Kierowca autobusu stał na pętli w Białej Podlaskiej (woj. lubelskie), gdy w jego pojazd uderzyło auto osobowe. Za kierownicą siedział pijany 40-latek, który próbował odjechać z miejsca zdarzenia. Szofer autobusu odebrał mu kluczyki.
Było po godzinie 12, gdy na pętli przy ulicy Robotniczej w Białej Podlaskiej pijany kierowca peugeota uderzył w stojący tam autobus, po czym próbował odjechać.
38-letni kierowca autobusu podbiegł do peugeota, wyjął kluczyki ze stacyjki, a na miejsce wezwał policjantów.
Chciał odzyskać kluczyki, które zabrał mu kierowca autobusu
"Nietrzeźwy mężczyzna próbował jeszcze uniknąć odpowiedzialności, chcąc odebrać kluczyki zgłaszającemu" – pisze w komunikacie nadkomisarz Barbara Salczyńska-Pyrchla z Komendy Miejskiej Policji w Białej Podlaskiej.
Gdy na miejsce przyjechali mundurowi, okazało się że 40-latek miał ponad 1,5 promila alkoholu organizmie.

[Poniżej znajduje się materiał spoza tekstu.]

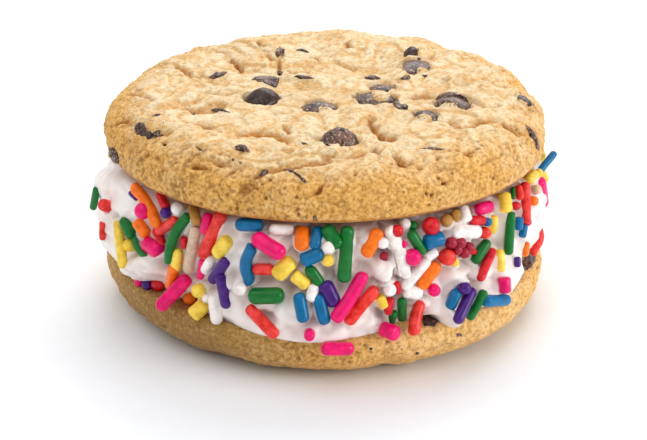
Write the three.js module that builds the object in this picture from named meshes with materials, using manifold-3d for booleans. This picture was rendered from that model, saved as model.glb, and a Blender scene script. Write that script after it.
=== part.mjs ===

Grozi mu do trzech lat więzienia
Odpowie za spowodowanie kolizji drogowej oraz jazdę na podwójnym gazie.
Policja przypomina, że kierowanie pojazdem w stanie nietrzeźwości to przestępstwo zagrożone karą do trzech lat pozbawienia wolności, zakazem prowadzenia pojazdów do 15 lat oraz wysoką karą finansową - do 60 tysięcy złotych.